The Clerk of Court is directed to enter judgment accordingly.
This Order and the judgment to follow are final. A dissatisfied party may appeal this Court's decision to the Court of Appeals for the Seventh Circuit by filing in this Court a notice of appeal within thirty (30) days of the entry of judgment. See Fed. R. of App. P. 3, 4. This Court may extend this deadline if a party timely requests an extension and shows good cause or excusable neglect for not being able to meet the thirty-day deadline. See Fed. R. App. P. 4(a)(5)(A). If Plaintiff appeals, he will be liable for the $505.00 appellate filing fee regardless of the appeal's outcome. If Plaintiff seeks leave to proceed in forma pauperis on appeal, he must file a motion for leave to proceed in forma pauperis with this Court. See Fed. R. App. P. 24(a)(1). Plaintiff may be assessed another “strike” by the Court of Appeals if his appeal is found to be non-meritorious. See 28 U.S.C. §1915(g). If Plaintiff accumulates three strikes, he will not be able to file an action in federal court (except as a petition for habeas corpus relief) without prepaying the filing fee unless he demonstrates that he is in imminent danger of serous physical injury. Id.

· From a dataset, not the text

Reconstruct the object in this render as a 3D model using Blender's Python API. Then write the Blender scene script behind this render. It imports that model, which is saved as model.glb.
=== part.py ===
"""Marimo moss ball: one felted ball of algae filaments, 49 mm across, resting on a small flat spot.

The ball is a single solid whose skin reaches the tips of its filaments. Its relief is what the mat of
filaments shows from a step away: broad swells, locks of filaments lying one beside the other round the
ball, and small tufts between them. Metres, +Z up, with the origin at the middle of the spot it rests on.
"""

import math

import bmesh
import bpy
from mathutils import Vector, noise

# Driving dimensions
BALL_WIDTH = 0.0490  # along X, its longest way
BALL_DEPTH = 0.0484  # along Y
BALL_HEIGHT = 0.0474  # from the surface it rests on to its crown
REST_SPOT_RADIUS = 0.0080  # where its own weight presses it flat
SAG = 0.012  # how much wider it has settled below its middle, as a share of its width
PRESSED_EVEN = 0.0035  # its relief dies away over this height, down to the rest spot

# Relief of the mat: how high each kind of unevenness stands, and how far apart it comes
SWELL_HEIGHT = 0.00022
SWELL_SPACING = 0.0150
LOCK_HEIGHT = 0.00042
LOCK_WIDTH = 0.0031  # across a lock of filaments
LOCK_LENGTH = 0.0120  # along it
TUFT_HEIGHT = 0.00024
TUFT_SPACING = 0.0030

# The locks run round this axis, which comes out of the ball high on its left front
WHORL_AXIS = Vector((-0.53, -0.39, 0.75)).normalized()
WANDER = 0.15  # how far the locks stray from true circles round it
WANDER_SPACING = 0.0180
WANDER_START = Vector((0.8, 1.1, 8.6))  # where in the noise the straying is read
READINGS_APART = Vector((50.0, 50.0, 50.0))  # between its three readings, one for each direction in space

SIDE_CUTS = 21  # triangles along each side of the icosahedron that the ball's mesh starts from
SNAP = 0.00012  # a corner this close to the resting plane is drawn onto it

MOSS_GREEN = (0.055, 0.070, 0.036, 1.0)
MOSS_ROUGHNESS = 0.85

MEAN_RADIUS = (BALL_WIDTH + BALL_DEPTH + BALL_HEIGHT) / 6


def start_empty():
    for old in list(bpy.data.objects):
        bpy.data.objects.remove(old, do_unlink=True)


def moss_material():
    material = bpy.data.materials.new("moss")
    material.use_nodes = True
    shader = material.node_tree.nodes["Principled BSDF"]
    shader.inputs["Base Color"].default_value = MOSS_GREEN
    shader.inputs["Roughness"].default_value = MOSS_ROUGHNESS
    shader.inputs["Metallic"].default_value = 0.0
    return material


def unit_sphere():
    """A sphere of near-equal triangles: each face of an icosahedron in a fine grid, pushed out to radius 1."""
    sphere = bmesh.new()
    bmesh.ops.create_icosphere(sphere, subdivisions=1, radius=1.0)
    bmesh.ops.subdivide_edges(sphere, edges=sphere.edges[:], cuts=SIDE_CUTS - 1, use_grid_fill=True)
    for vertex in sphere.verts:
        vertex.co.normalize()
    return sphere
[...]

Under limited circumstances, a party may ask this Court to alter or amend its judgment under Federal Rule of Civil Procedure 59(e) or ask for relief from judgment under Federal Rule of Civil Procedure 60(b). Any motion under Federal Rule of Civil Procedure 59(e) must be filed within twenty-eight (28) days of the entry of judgment. The Court cannot extend this deadline. See Fed. R. Civ P. 6(b)(2). Any motion under Federal Rule of Civil Procedure 60(b) must be filed within a reasonable time, generally no more than one year after the entry of the judgment. The Court cannot extend this deadline. See Fed.R.Civ.P. 6(b)(2).
A party is expected to closely review all applicable rules and determine, what, if any, further action is appropriate in a case.